All DATABASE_URL connection strings must include SSL mode. Use sslmode=verify-full where possible, or at minimum sslmode=require.

Consequence of plaintext database connections: Session tokens, policy content, delegation edges, audit records, and encrypted credential ciphertext transit the network unprotected.

Caracal does not use PostgreSQL row-level security or column-level encryption (except for provider credentials and zone signing keys). Unrestricted database access bypasses all application-layer controls. Apply the principle of least privilege:

  • Create a dedicated database user for each service.
  • Grant only the tables and operations each service requires.
  • Restrict network access to the database to the Caracal service network.

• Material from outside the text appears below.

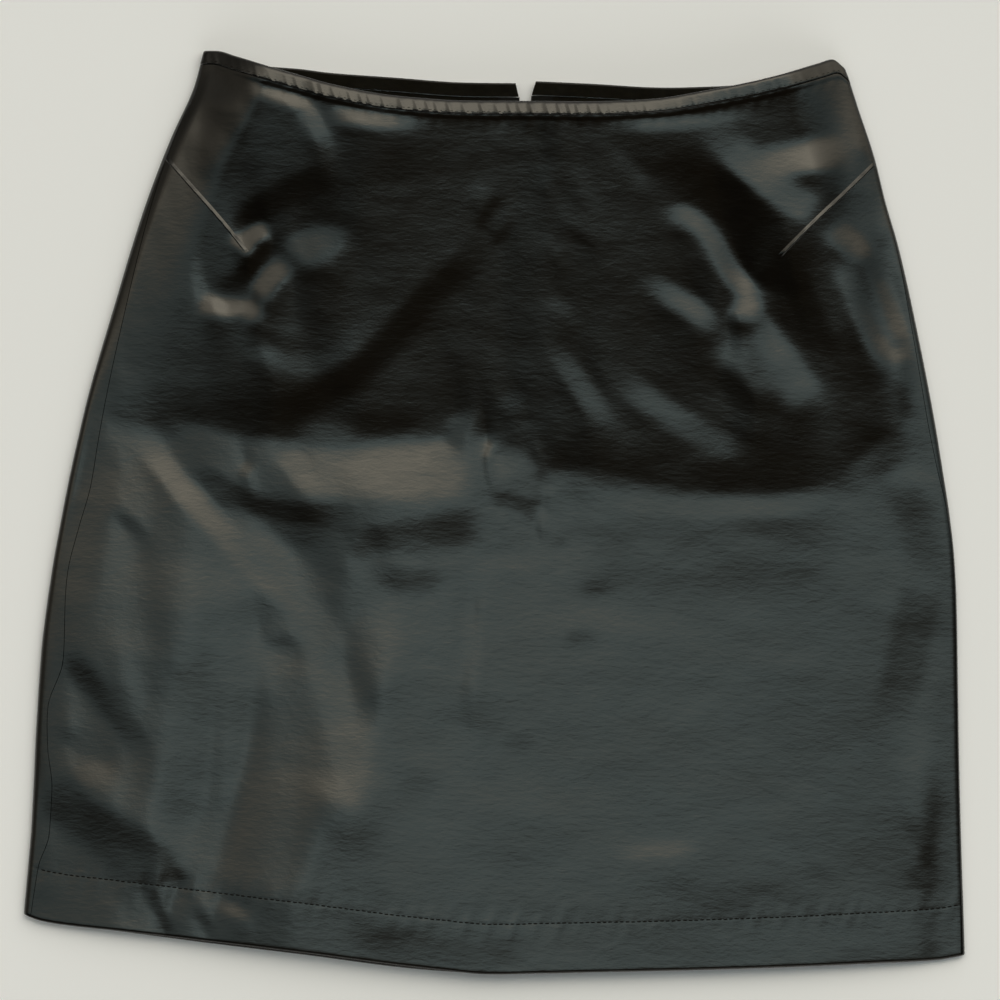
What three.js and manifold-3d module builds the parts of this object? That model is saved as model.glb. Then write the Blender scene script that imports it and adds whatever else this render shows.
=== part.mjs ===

The Gateway and STS pick up revocation events within one poll cycle (default block duration: 1 second). If the revocation stream consumer is lagging, revoked sessions may continue to receive mandates.

Alert when:

  • The revocations_active Gateway metric does not decrease after a known revocation.
  • Redis stream consumer group lag exceeds 5 seconds for caracal.sessions.revoke.

The audit service verifies the HMAC chain on startup and hourly. Chain breaks produce logged errors. Alert when:

  • Audit service logs contain chain_break or hmac_mismatch.
  • The audit service fails to connect to Postgres on startup.

The Gateway exposes per-denial-type counters at GET /metrics. Alert on sudden increases in:

  • denials_signature — possible key rotation issue or token forgery attempt.
  • denials_jti_replay — possible token replay attack.
  • denials_revoked — unusually high revocation activity.
  • sts_exchange_errors — STS availability or policy evaluation issues.

Monitor DLQ depths for HMAC failures or unprocessable messages:

  • caracal.sessions.revoke.dead
  • caracal.audit.events.dlq

A non-zero DLQ depth indicates message processing failures that may require investigation.


Run through this list before sending production traffic to any Caracal zone:

  • TLS configured on all four services
  • ZONE_KEK injected from a secrets manager; 32 non-zero bytes, hex-encoded
  • STREAMS_HMAC_KEY set and identical across all services
  • AUDIT_HMAC_KEY set for the audit service
  • REDIS_URL configured for all services; Redis reachable
  • JTI_FAIL_OPEN not set or explicitly false
  • ALLOW_PRIVATE_UPSTREAMS not set or explicitly false
  • UPSTREAM_HOST_ALLOWLIST set to the expected upstream hostnames
  • INSECURE_HTTP and INSECURE_STS not set or explicitly false
  • Database connections use sslmode=require or sslmode=verify-full
  • Active policy set deployed to every zone before traffic arrives
  • Admin tokens generated with ≥ 32 bytes entropy; bootstrap token replaced
  • Monitoring in place for revocation latency, audit chain, and denial counters
  • DLQ depths at zero before enabling traffic